Just because somebody elses rabbit doesn't jump or climb, and yours never has, doesn't mean one day it wont decide HEY THAT LOOKS FUN OVER THERE!


----------



## Blue eyes (Sep 17, 2015)

The smaller rabbits tend to be able to jump higher than larger rabbits. The world record for bunny jumping is 39." So that means no rabbit is going to jump over 48". But those 48" pens tend to be _very_ heavy and awkward to move about. A climber (rare) would be able to get over any height.

In your case, if the pen is just going to be set up in your room, then an escape wouldn't be disastrous - just inconvenient. (Not like escaping into the wild.)
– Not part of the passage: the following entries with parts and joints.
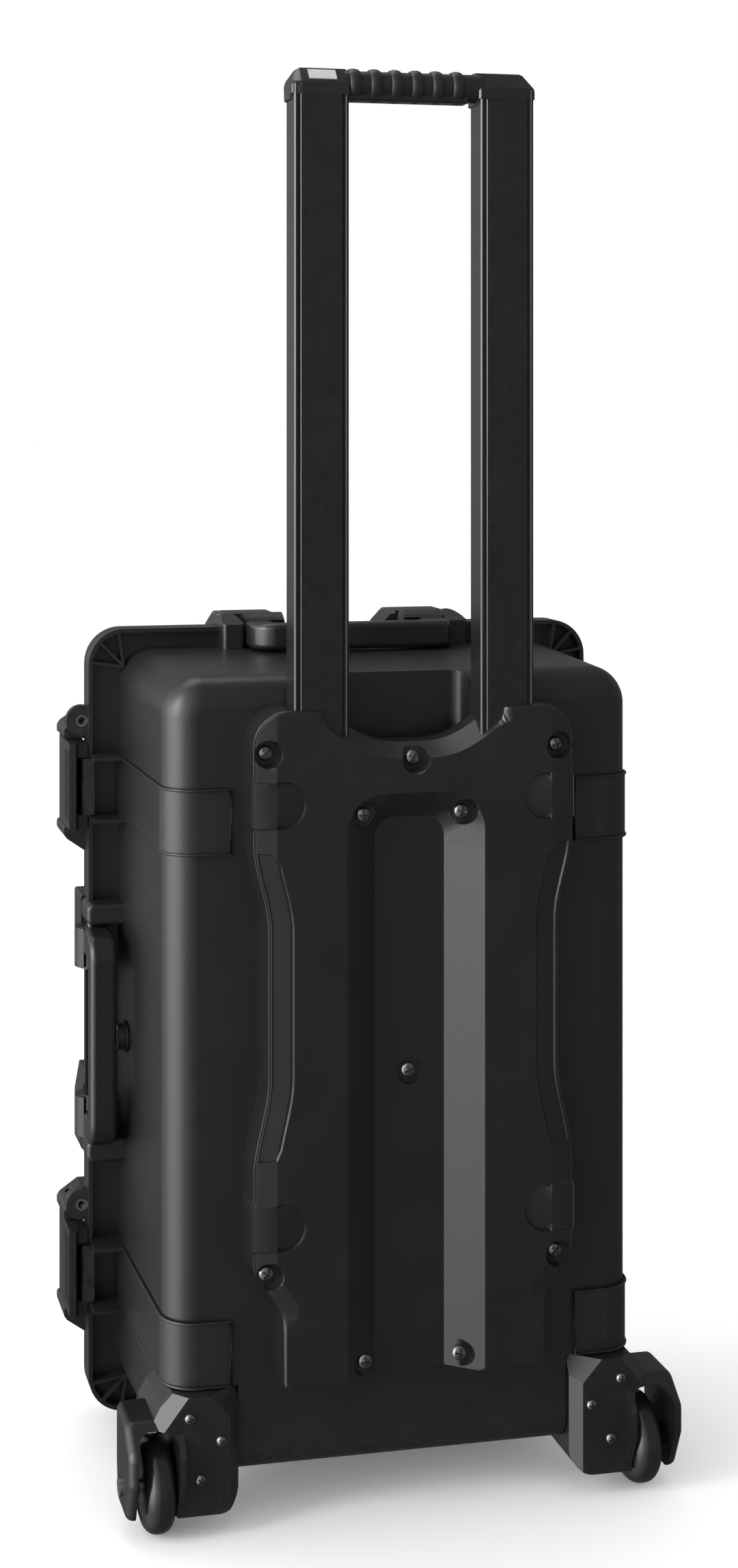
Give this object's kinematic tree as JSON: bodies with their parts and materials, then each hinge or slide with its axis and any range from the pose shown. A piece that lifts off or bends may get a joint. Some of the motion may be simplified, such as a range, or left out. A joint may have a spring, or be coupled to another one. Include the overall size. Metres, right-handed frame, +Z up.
{
  "type": "hard equipment case",
  "caption": "Upright wheeled hard equipment case with hinged lid, throw latches, two fold-down carry handles, screwed-on trolley cover and pull-out trolley handle.",
  "frame": {"origin": "on the floor under the middle of the case's bounding box, with the case standing on its wheels and feet", "axes": "+Z up along the trolley posts, -Y out of the trolley cover, +Y out of the lid, +X towards the hinges and -X towards the latches"},
  "size_m": [0.406, 0.242, 0.9573],
  "materials": {
    "shell_plastic": "finely grained injection-moulded black polypropylene, a soft sheen on the curves",
    "cover_plastic": "finely grained black plastic, a little glossier than the shells",
    "latch_plastic": "smooth black plastic",
    "handle_plastic": "smooth black plastic, half gloss",
    "soft_rubber": "black soft-touch rubber",
    "post_plastic": "glossy black plastic",
    "shoe_plastic": "plain black acetal",
    "button_grey": "light grey plastic",
    "steel": "plated steel, slightly worn",
    "wheel_tread": "hard black polyurethane, polished by use",
    "hub_plastic": "dark grey nylon",
    "valve_plastic": "black plastic"
  },
  "bodies": {
    "base": {"base_shell": "shell_plastic", "trolley_cover": "cover_plastic", "trolley_cover_screws": "steel", "wheel_housing_left": "cover_plastic", "wheel_housing_right": "cover_plastic", "wheel_housing_screws": "steel", "wheel_axle_left": "steel", "wheel_axle_right": "steel", "hinge_pin_upper": "steel", "hinge_pin_lower": "steel", "top_handle_pins": "steel", "front_handle_pins": "steel", "padlock_eyelets": "steel", "purge_valve_body": "valve_plastic"},
    "lid": {"lid_shell": "shell_plastic", "lid_seal": "soft_rubber", "latch_upper_pivot_pin": "steel", "latch_lower_pivot_pin": "steel"},
    "latch_upper": {"latch_upper_lever": "latch_plastic", "latch_upper_hook_pin": "steel"},
    "latch_upper_claw": {"latch_upper_hook": "latch_plastic"},
    "latch_lower": {"latch_lower_lever": "latch_plastic", "latch_lower_hook_pin": "steel"},
    "latch_lower_claw": {"latch_lower_hook": "latch_plastic"},
    "handle_top": {"top_handle": "handle_plastic", "top_handle_pads": "soft_rubber"},
    "handle_front": {"front_handle": "handle_plastic", "front_handle_pads": "soft_rubber"},
    "trolley": {"trolley_post_left": "post_plastic", "trolley_post_right": "post_plastic", "slide_shoe_left": "shoe_plastic", "slide_shoe_right": "shoe_plastic", "trolley_grip": "handle_plastic", "trolley_grip_rings": "soft_rubber"},
    "button": {"release_button": "button_grey"},
    "wheel_left": {"wheel_tyre_left": "wheel_tread", "wheel_hub_left": "hub_plastic", "wheel_bearings_left": "steel"},
    "wheel_right": {"wheel_tyre_right": "wheel_tread", "wheel_hub_right": "hub_plastic", "wheel_bearings_right": "steel"},
    "valve_knob": {"purge_valve_knob": "valve_plastic"}
  },
  "joints": [
    {"name": "lid_hinge", "type": "hinge", "parent": "base", "child": "lid", "pos_m": [0.194, 0.0713, 0.289], "axis": [0, 0, -1], "range_deg": [0, 110]},
    {"name": "top_handle_fold", "type": "hinge", "parent": "base", "child": "handle_top", "pos_m": [0, 0.058, 0.573], "axis": [-1, 0, 0], "range_deg": [0, 90]},
    {"name": "front_handle_fold", "type": "hinge", "parent": "base", "child": "handle_front", "pos_m": [-0.186, 0.058, 0.289], "axis": [0, 0, -1], "range_deg": [0, 90]},
    {"name": "trolley_slide", "type": "slide", "parent": "base", "child": "trolley", "axis": [0, 0, -1], "range_m": [0, 0.37]},
    {"name": "release_button_press", "type": "slide", "parent": "trolley", "child": "button", "axis": [0, 0, -1], "range_m": [0, 0.0028], "stiffness_N_per_m": 600},
    {"name": "wheel_left_spin", "type": "hinge", "parent": "base", "child": "wheel_left", "pos_m": [-0.1675, -0.084, 0.03], "axis": [1, 0, 0], "continuous": true},
    {"name": "wheel_right_spin", "type": "hinge", "parent": "base", "child": "wheel_right", "pos_m": [0.1675, -0.084, 0.03], "axis": [1, 0, 0], "continuous": true},
    {"name": "purge_valve_turn", "type": "hinge", "parent": "base", "child": "valve_knob", "pos_m": [-0.17, 0.036, 0.289], "axis": [1, 0, 0], "range_deg": [0, 180]},
    {"name": "latch_upper_open", "type": "hinge", "parent": "lid", "child": "latch_upper", "pos_m": [-0.196, 0.102, 0.463], "axis": [0, 0, -1], "range_deg": [0, 100]},
    {"name": "latch_upper_claw_swing", "type": "hinge", "parent": "latch_upper", "child": "latch_upper_claw", "pos_m": [-0.1925, 0.087, 0.463], "axis": [0, 0, -1], "range_deg": [-30, 0]},
    {"name": "latch_lower_open", "type": "hinge", "parent": "lid", "child": "latch_lower", "pos_m": [-0.196, 0.102, 0.1155], "axis": [0, 0, -1], "range_deg": [0, 100]},
    {"name": "latch_lower_claw_swing", "type": "hinge", "parent": "latch_lower", "child": "latch_lower_claw", "pos_m": [-0.1925, 0.087, 0.1155], "axis": [0, 0, -1], "range_deg": [-30, 0]}
  ],
  "couplings": [
    {"joint": "latch_upper_claw_swing", "follows": "latch_upper_open", "ratio": -0.3},
    {"joint": "latch_lower_claw_swing", "follows": "latch_lower_open", "ratio": -0.3}
  ]
}
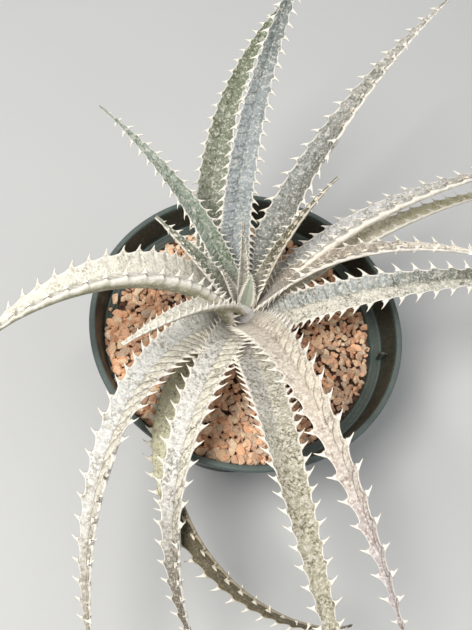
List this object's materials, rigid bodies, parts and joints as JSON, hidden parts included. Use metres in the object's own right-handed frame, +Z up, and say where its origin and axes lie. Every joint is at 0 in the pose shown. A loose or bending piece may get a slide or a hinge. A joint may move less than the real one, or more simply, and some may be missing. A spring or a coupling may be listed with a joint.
{
  "type": "potted dyckia bromeliad",
  "caption": "Spiny rosette of arching, silvery, saw-edged leaves on a short stem, rooted in brick gravel in a round plastic nursery pot with a ledge inside its collar.",
  "frame": {"origin": "middle of the pot's flat base, on the surface it stands on", "axes": "+Z up the pot's axis, -Y towards the front, where the longest leaves arch over the rim"},
  "size_m": [0.3189, 0.4183, 0.2778],
  "materials": {
    "pot_plastic": "satin",
    "brick_gravel": "matte",
    "stem_skin": "matte",
    "young_leaf": "satin",
    "pale_leaf": "matte",
    "grey_leaf": "matte",
    "green_leaf": "matte"
  },
  "bodies": {
    "root": {"pot": "pot_plastic", "gravel": "brick_gravel", "stem": "stem_skin", "leaf_01": "young_leaf", "leaf_02": "young_leaf", "leaf_03": "young_leaf", "leaf_04": "pale_leaf", "leaf_05": "young_leaf", "leaf_06": "young_leaf", "leaf_07": "green_leaf", "leaf_08": "grey_leaf", "leaf_09": "pale_leaf", "leaf_10": "pale_leaf", "leaf_11": "grey_leaf", "leaf_12": "pale_leaf", "leaf_13": "grey_leaf", "leaf_14": "pale_leaf", "leaf_15": "pale_leaf", "leaf_16": "grey_leaf", "leaf_17": "pale_leaf", "leaf_18": "green_leaf", "leaf_19": "green_leaf", "leaf_20": "green_leaf"}
  },
  "joints": []
}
You could visit a pet store and see their exercise pens just for the purpose of comparing their weights. They tend to be pricey there (I got mine for less from Amazon- another possible place for you to check), but you could "test" them out at the store by lifting them up and comparing the weights of the various height pens. That may help you decide which you would find do-able.


----------



## OakRidgeRabbits (Sep 18, 2015)

Mine is 24" high, and I haven't had any rabbits escape it (or try to). I raise and show, so I have had dozens of rabbits since buying the pen, and they're all content to stay inside.


----------



## hamsterdance (Sep 19, 2015)

Mine is 36' high. I've had a shorter one but it made me nervous that they would climb on some of their tunnels or hidey houses to get a boost up and then escape from there.


----------



## Blue eyes (Sep 20, 2015)

hamsterdance said:


> Mine is 36' high. I've had a shorter one but it made me nervous that they would climb on some of their tunnels or hidey houses to get a boost up and then escape from there.


 
Good caution! I am always careful to not place hidey boxes or anything climb-able near the pen walls.


----------



## Akzholedent (Sep 21, 2015)

My 24" xpen came with a handy cover that tricks them into thinking there's a solid roof up there, and there's no way to escape.  a sheet and clothes pins should work just as well. ^_^


----------



## missyscove (Sep 21, 2015)

I use a 30 inch pen which these days is just attached to their 42 inch long dog crate and they have free run of the pen. They've never tried to jump out but they used to jump from the floor up to my bed which was almost as tall so I don't doubt that if motivated they could do it.


----------



## BlackRabbits (Sep 30, 2015)

I build ex pens out of the same cubes people use to build CC cages. My bunny pen is two cubes high, 28 inches. They've never escaped from it. My pen is attached to the cage with climber's clips (I think that's what they're called) and I can move it anywhere if I want. 

Cube pens are a lot cheaper than the pet store pens, and you can customize them to make them as tall or long as you want. The cubes are held together with plastic zip/cable ties.


----------



## thebunnyhops (Oct 12, 2015)

I have a 36" one and it's perfect. I like it because it's low enough that I can step into it and bend over to give treats, refill water bowls, etc. The 48" one would have prevented that.


----------